Relational databases have become the dominant database technology for providing online transactional processing (OLTP) capabilities that are essential for businesses to keep track of their sales, transactions, and other affairs. Designed for efficient selection, storage, and retrieval of data, relational databases are ideal for housing gigabytes of detailed data in data warehouses. As a result, data warehouses contain a wealth of data that can yield, after analysis, critical information about a business, such as sales trends and product line profitability. This information can provide a crucial edge in an increasingly competitive marketplace.
The challenge is in deriving answers to business questions from the available data, so that decision makers at all levels in the business can respond quickly to changes in the business climate. While a standard transactional query might ask, “When did order 84305 ship?”, an analytical query might ask, “How do sales in the Southwestern region for this month compare with plan or with sales a year ago?” The first question involves simple data selection and retrieval easily performed by relational database systems; however, the second question involves inter-row calculations, time series analysis, and access to aggregated historical and current data.
The data processing required to answer analytical questions is fundamentally different from the data processing required to answer transactional questions. This data processing is known as online analytical processing (OLAP). An OLAP application is a computer program designed to access the company's raw data, process the data, and present the data to the company's data analysts. Because of the sophisticated nature of this analysis, OLAP applications can be quite difficult to develop and implement.

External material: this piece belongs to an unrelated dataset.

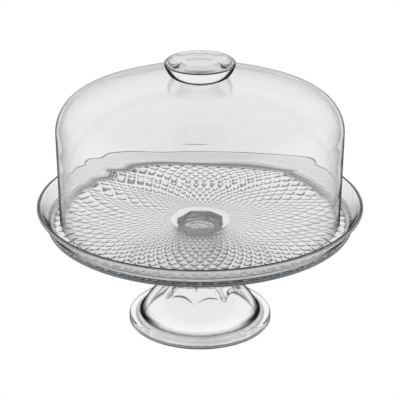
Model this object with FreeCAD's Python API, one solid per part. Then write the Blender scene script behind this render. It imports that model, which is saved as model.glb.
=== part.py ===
import FreeCAD, Part
import math
import os

# Footed glass cake stand with a lift-off dome.
# Millimetres. +Z is up, the origin is the centre of the foot's resting ring.
# Four pieces of glass: a pressed plate, a pressed hollow foot stuck to its
# underside, a blown dome shell, and a solid knob stuck to the dome's crown.

V = FreeCAD.Vector

# ---------------------------------------------------------------- dimensions
# plate
PLATE_R = 150.0            # outer radius at the top of the rim
PLATE_EDGE_R = 141.0       # radius of the upright edge of the floor slab
RIM_TOP_Z = 120.5          # top of the rim
RIM_TOP_T = 4.4            # thickness of the rolled rim top
FLOOR_T = 5.5              # thickness of the floor
FLOOR_CENTRE_Z = 102.0     # upper face of the floor on the axis
FLOOR_EDGE_Z = 105.5       # upper face of the floor where the rim starts
FLOOR_EDGE_R = 136.5       # radius at which the floor meets the rim
EDGE_BAND_TOP_Z = 106.6    # top of the upright edge band, outside

# foot
FOOT_R = 67.3              # outer radius of the resting ring
FOOT_BAND_H = 4.2          # upright band on the outside of the ring
LEDGE_R = 56.0             # radius of the ledge where the bell starts
LEDGE_Z = 8.4
BELL_MID = (43.0, 27.5)    # a point on the bell's outer arc (radius, height)
BELL_TOP = (20.0, 42.0)    # the bell's arc runs on under the stem to here
RING_IN_R = 60.4           # inner radius of the resting ring
FLANGE_IN = (51.0, 4.9)    # inside corner where the flange turns up into the bell
BELL_IN_MID = (42.0, 19.6)
BELL_IN_TOP = (24.0, 33.8)
FACETS = 8
STEM_PHASE = -97.8         # direction of one stem corner, degrees from +X
# stem corner radius against height
STEM_OUT = [(28.0, 41.5), (34.0, 38.0), (41.0, 31.8), (50.0, 26.8),
            (62.0, 23.8), (78.0, 22.2), (88.0, 22.0)]
# corner radius of the stem's hollow against height, closed off under the stub
STEM_IN = [(20.0, 40.6), (27.0, 34.5), (32.0, 29.6), (38.0, 24.4),
           (44.0, 20.4), (50.0, 18.0), (60.0, 16.2), (74.0, 15.0),
           (79.0, 14.5), (82.5, 12.9), (85.0, 10.0), (86.6, 6.0)]
# stub under the plate that the stem is stuck to
STUB_R = 21.8              # corner radius
STUB_PHASE = 22.5
STUB_Z = 88.0

# dome shell
DOME_T = 3.5               # wall thickness
DOME_SEAT_GAP = 0.3        # clearance between the shell's edge and the floor
DOME_FOOT_R = 129.4        # outer radius at the bottom edge
DOME_R = 130.3             # outer radius where the shoulder starts
SHOULDER_RHO = 30.0        # outer radius of the shoulder's arc
CROWN_RHO = 288.0          # outer radius of the crown's arc
CROWN_Z = 240.5            # outer height of the crown on the axis
BOSS_R = 17.0              # thickening inside the crown, under the knob
BOSS_Z = 232.6             # lowest point of that thickening

# knob
KNOB_TOP_Z = 256.6
KNOB_R = 31.9
KNOB_PROFILE = [(22.4, 236.0), (22.4, 239.9), (25.6, 240.9), (28.4, 243.8),
                (30.4, 246.8)]
KNOB_WIDE_Z = 251.4        # height of the widest point; the edge is rounded

os.makedirs("parts", exist_ok=True)


# ------------------------------------------------------------------- helpers
def p(r, z):
    return V(r, 0, z)


def line(a, b):
    return Part.LineSegment(p(*a), p(*b)).toShape()


def arc(a, m, b):
    return Part.Arc(p(*a), p(*m), p(*b)).toShape()


def spin(edges):
    """Solid of revolution about Z from a closed chain of profile edges."""
    face = Part.Face(Part.Wire(edges))
    solid = face.revolve(V(0, 0, 0), V(0, 0, 1), 360)
    if solid.ShapeType != "Solid":
        solid = Part.Solid(solid.Shells[0])
    if solid.Volume < 0:
        solid.reverse()
    return solid


def prism_loft(sections, phase):
    """Eight-sided loft; sections are (height, corner radius)."""
    wires = []
    for z, r in sections:
        pts = []
        for k in range(FACETS + 1):
            a = math.radians(phase + 360.0 * k / FACETS)
            pts.append(V(r * math.cos(a), r * math.sin(a), z))
        pts[-1] = pts[0]
        wires.append(Part.makePolygon(pts))
    return Part.makeLoft(wires, True, True)


def single(shape):
    """The one solid of a boolean's result."""
    shape = shape.removeSplitter()
    solids = shape.Solids
    assert len(solids) == 1, len(solids)
    return solids[0]


def on_circle(cx, cz, rad, ang):
    a = math.radians(ang)
    return (cx + rad * math.cos(a), cz + rad * math.sin(a))


def sag_mid(z0, r1, z1):
    """Middle point of a shallow arc from (0, z0), level on the axis, to (r1, z1)."""
    rho = (r1 * r1 + (z1 - z0) ** 2) / (2 * (z1 - z0))
    r = r1 / 2.0
    return (r, z0 + rho - math.sqrt(rho * rho - r * r))


# --------------------------------------------------------------------- plate
under_r = PLATE_EDGE_R - 2.2
under_z = FLOOR_EDGE_Z - FLOOR_T
zc_u = FLOOR_CENTRE_Z - FLOOR_T
rim_in_top = (PLATE_R - RIM_TOP_T, RIM_TOP_Z - 1.6)
plate_edges = [
    arc((0, zc_u), sag_mid(zc_u, under_r, under_z), (under_r, under_z)),
    arc((under_r, under_z), (PLATE_EDGE_R - 0.62, under_z + 0.55),
        (PLATE_EDGE_R, under_z + 2.0)),
    line((PLATE_EDGE_R, under_z + 2.0), (PLATE_EDGE_R, EDGE_BAND_TOP_Z)),
    line((PLATE_EDGE_R, EDGE_BAND_TOP_Z), (PLATE_R - 0.7, RIM_TOP_Z - 3.0)),
    arc((PLATE_R - 0.7, RIM_TOP_Z - 3.0), (PLATE_R, RIM_TOP_Z - 1.7),
        (PLATE_R - 0.7, RIM_TOP_Z - 0.5)),
    arc((PLATE_R - 0.7, RIM_TOP_Z - 0.5), (PLATE_R - 2.3, RIM_TOP_Z),
        (PLATE_R - 3.7, RIM_TOP_Z - 0.5)),
    arc((PLATE_R - 3.7, RIM_TOP_Z - 0.5),
        (PLATE_R - RIM_TOP_T + 0.22, RIM_TOP_Z - 0.95), rim_in_top),
    line(rim_in_top, (139.4, 108.4)),
    arc((139.4, 108.4), (138.35, 106.35), (FLOOR_EDGE_R, FLOOR_EDGE_Z)),
    arc((FLOOR_EDGE_R, FLOOR_EDGE_Z),
        sag_mid(FLOOR_CENTRE_Z, FLOOR_EDGE_R, FLOOR_EDGE_Z),
        (0, FLOOR_CENTRE_Z)),
    line((0, FLOOR_CENTRE_Z), (0, zc_u)),
]
plate = spin(plate_edges)
stub = prism_loft([(STUB_Z, STUB_R), (99.0, STUB_R)], STUB_PHASE)
plate = single(plate.fuse(stub))

# ---------------------------------------------------------------------- foot
bell = spin([
    line((0, 0), (FOOT_R - 0.8, 0)),
    arc((FOOT_R - 0.8, 0), (FOOT_R - 0.23, 0.23), (FOOT_R, 0.8)),
    line((FOOT_R, 0.8), (FOOT_R, FOOT_BAND_H)),
    arc((FOOT_R, FOOT_BAND_H), (FOOT_R - 1.1, FOOT_BAND_H + 2.0),
        (FOOT_R - 3.4, FOOT_BAND_H + 2.9)),
    line((FOOT_R - 3.4, FOOT_BAND_H + 2.9), (LEDGE_R, LEDGE_Z)),
    arc((LEDGE_R, LEDGE_Z), BELL_MID, BELL_TOP),
    line(BELL_TOP, (0, BELL_TOP[1])),
    line((0, BELL_TOP[1]), (0, 0)),
])
stem = prism_loft(STEM_OUT, STEM_PHASE)
foot = bell.fuse(stem)
bell_hollow = spin([
    line((0, -5), (RING_IN_R + 0.8, -5)),
    line((RING_IN_R + 0.8, -5), (RING_IN_R, 0.8)),
    line((RING_IN_R, 0.8), (57.2, 3.7)),
    line((57.2, 3.7), FLANGE_IN),
    arc(FLANGE_IN, BELL_IN_MID, BELL_IN_TOP),
    line(BELL_IN_TOP, (0, BELL_IN_TOP[1])),
    line((0, BELL_IN_TOP[1]), (0, -5)),
])
stem_hollow = prism_loft(STEM_IN, STEM_PHASE)
foot = single(foot.cut(bell_hollow.fuse(stem_hollow)))

# ---------------------------------------------------------------- dome shell
crown_cz = CROWN_Z - CROWN_RHO
sh_cx = DOME_R - SHOULDER_RHO
sh_cz = crown_cz + math.sqrt((CROWN_RHO - SHOULDER_RHO) ** 2 - sh_cx ** 2)
tan_ang = math.degrees(math.atan2(sh_cz - crown_cz, sh_cx))


def shell_outline(off):
    """Wall top, shoulder arc and crown arc, offset inwards by off."""
    rho_s = SHOULDER_RHO - off
    rho_c = CROWN_RHO - off
    wall = (DOME_R - off, sh_cz)
    sh_mid = on_circle(sh_cx, sh_cz, rho_s, tan_ang / 2.0)
    sh_end = on_circle(sh_cx, sh_cz, rho_s, tan_ang)
    cr_mid = on_circle(0, crown_cz, rho_c, (90 + tan_ang) / 2.0)
    return wall, sh_mid, sh_end, cr_mid, (0, crown_cz + rho_c)


def floor_z(r):
    rho = (FLOOR_EDGE_R ** 2 + (FLOOR_EDGE_Z - FLOOR_CENTRE_Z) ** 2) / (
        2 * (FLOOR_EDGE_Z - FLOOR_CENTRE_Z))
    return FLOOR_CENTRE_Z + rho - math.sqrt(rho * rho - r * r)


seat_z = floor_z(DOME_FOOT_R) + DOME_SEAT_GAP
o = shell_outline(0.0)
i = shell_outline(DOME_T)
foot_in_r = DOME_FOOT_R - DOME_T
edge_r = 1.4
shell_edges = [
    line((DOME_FOOT_R, seat_z + edge_r), o[0]),
    arc(o[0], o[1], o[2]),
    arc(o[2], o[3], o[4]),
    line(o[4], i[4]),
    arc(i[4], i[3], i[2]),
    arc(i[2], i[1], i[0]),
    line(i[0], (foot_in_r, seat_z + edge_r)),
    arc((foot_in_r, seat_z + edge_r),
        (foot_in_r + 0.41, seat_z + 0.41), (foot_in_r + edge_r, seat_z)),
    line((foot_in_r + edge_r, seat_z), (DOME_FOOT_R - edge_r, seat_z)),
    arc((DOME_FOOT_R - edge_r, seat_z),
        (DOME_FOOT_R - 0.41, seat_z + 0.41), (DOME_FOOT_R, seat_z + edge_r)),
]
shell = spin(shell_edges)
boss_edge = (BOSS_R, CROWN_Z - DOME_T - 0.5)
boss = spin([
    arc((0, BOSS_Z), sag_mid(BOSS_Z, *boss_edge), boss_edge),
    line(boss_edge, (BOSS_R, CROWN_Z - 1.8)),
    line((BOSS_R, CROWN_Z - 1.8), (0, CROWN_Z - 1.8)),
    line((0, CROWN_Z - 1.8), (0, BOSS_Z)),
])
dome_shell = single(shell.fuse(boss))

# ---------------------------------------------------------------------- knob
kp = KNOB_PROFILE
round_rho = KNOB_TOP_Z - KNOB_WIDE_Z
flat_r = KNOB_R - round_rho
knob_edges = [
    line((0, kp[0][1]), kp[0]),
    line(kp[0], kp[1]),
    line(kp[1], kp[2]),
    line(kp[2], kp[3]),
    line(kp[3], kp[4]),
    arc(kp[4], (KNOB_R - 0.45, KNOB_WIDE_Z - 2.4), (KNOB_R, KNOB_WIDE_Z)),
    arc((KNOB_R, KNOB_WIDE_Z),
        on_circle(flat_r, KNOB_WIDE_Z, round_rho, 45), (flat_r, KNOB_TOP_Z)),
    line((flat_r, KNOB_TOP_Z), (0, KNOB_TOP_Z)),
    line((0, KNOB_TOP_Z), (0, kp[0][1])),
]
crown_ball = Part.makeSphere(CROWN_RHO, V(0, 0, crown_cz))
knob = single(spin(knob_edges).cut(crown_ball))

# -------------------------------------------------------------------- export
pieces = {
    "plate": plate,
    "foot": foot,
    "dome_shell": dome_shell,
    "knob": knob,
}
for name, shape in pieces.items():
    assert shape.isValid(), name
    shape.exportStep(os.path.join("parts", name + ".step"))
    b = shape.BoundBox
    print("%-11s vol %9.1f mm3  z %.2f..%.2f  r %.2f" % (
        name, shape.Volume, b.ZMin, b.ZMax, b.XMax))

names = list(pieces)
for a in range(len(names)):
    for c in range(a + 1, len(names)):
        common = pieces[names[a]].common(pieces[names[c]])
        dist = pieces[names[a]].distToShape(pieces[names[c]])[0]
        print("%s / %s: overlap %.4f mm3, distance %.3f mm" % (
            names[a], names[c], common.Volume, dist))
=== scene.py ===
import math

import bpy
import numpy as np
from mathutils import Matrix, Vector


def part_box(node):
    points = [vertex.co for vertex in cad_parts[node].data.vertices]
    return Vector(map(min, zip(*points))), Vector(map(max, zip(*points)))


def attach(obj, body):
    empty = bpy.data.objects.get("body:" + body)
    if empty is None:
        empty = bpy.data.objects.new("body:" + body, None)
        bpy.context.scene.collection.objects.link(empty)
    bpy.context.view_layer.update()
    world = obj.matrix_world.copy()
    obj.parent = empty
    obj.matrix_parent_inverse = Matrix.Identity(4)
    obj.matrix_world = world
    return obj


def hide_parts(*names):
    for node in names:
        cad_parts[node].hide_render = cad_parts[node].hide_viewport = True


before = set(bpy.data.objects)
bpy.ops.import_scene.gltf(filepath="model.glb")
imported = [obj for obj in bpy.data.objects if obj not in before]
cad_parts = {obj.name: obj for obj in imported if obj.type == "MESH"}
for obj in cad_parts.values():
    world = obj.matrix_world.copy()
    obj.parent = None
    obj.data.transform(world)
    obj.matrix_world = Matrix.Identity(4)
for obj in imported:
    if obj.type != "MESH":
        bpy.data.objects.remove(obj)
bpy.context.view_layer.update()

MM = 0.001
TAU = 2.0 * math.pi

# ------------------------------------------------------------------ sizes (mm)
PLATE_LO, PLATE_HI = [[v / MM for v in c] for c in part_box("plate")]
FOOT_LO, FOOT_HI = [[v / MM for v in c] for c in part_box("foot")]
DOME_LO, DOME_HI = [[v / MM for v in c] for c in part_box("dome_shell")]
KNOB_LO, KNOB_HI = [[v / MM for v in c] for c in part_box("knob")]

PLATE_R = 150.0
RIM_TOP = 120.5
FLOOR_T = 5.5
FLOOR_C = 102.0
FLOOR_E = 105.5
FLOOR_ER = 136.5
EDGE_R = 141.0
UNDER_R = EDGE_R - 2.2
UNDER_E = FLOOR_E - FLOOR_T
UNDER_C = FLOOR_C - FLOOR_T

LAT_N = 64                 # diamonds round the plate
LAT_STEP = 10              # mesh steps across one diamond
LAT_R0 = 28.9              # inner edge of the lattice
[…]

For example, end users, such as the company's analysts, think in the business terms, but the relational databases that store information for the data warehouses deal with such low-level technical concepts as tables and columns. Current data access methods for OLAP applications provide a concrete view on the data in the data warehouse, forcing users to learn too much about the internal design of the database system that houses the data to be analyzed.
As another example, the process of analyzing data is iterative. Users begin with a simple query, examine the result, modify the query slightly to highlight an element of interest, and then examine the new results of the modified query. This process of incremental modification is often repeated for many cycles. However, data access methods in common use today employ textual query languages such as SQL (Structured Query Language), which requires the entire query to be resubmitted each time even though the bulk of the query is unchanged but with minor variations.
Furthermore, a logical starting point for analysis very often requires a large amount of data, e.g. millions of rows, which makes retrieval of the entire result set impractical, especially over a computer network. As a result, present OLAP applications are forced to constrain each query submitted to the data warehouse to limit the number of possible rows that can be returned to a manageable level. This approach also requires the submission of many similar queries, differing only in minor variations, to the data warehouse.
Another manner in which the business model differs from the relational database model is in the representation of the result sets obtained from the data warehouse in response to queries. Relational databases typically present a tabular representation of the result set, but business analysts prefer to see the data in a cross-tab representation, in which the contrasts and relationships between the factors of the data are more easily seen.
To the extent that current software addresses these issues, they are dealt with in the application tier. Accordingly, the OLAP application itself is programmed to model the business and translate between the business model and the physical database concepts as necessary. In this approach, the OLAP application has to be able to generate hundreds of similar queries and cache the results. Furthermore, the results have to be formatted into a visual representation desired by the business analyst.
Programming these tasks results in very sophisticated and bulky OLAP applications, which are consequently unsuitable for any platform but the most powerful and expensive. Furthermore, bulky application logic is difficult and expensive to maintain and upgrade, making it difficult for business to adapt quickly to changing market conditions. As a result, there is an acute need for an OLAP solution that permits inexpensive, lightweight OLAP applications that can efficiently handle the incremental refinement of queries, management of large result sets, and lessen the mismatch between the business model and the relational database model.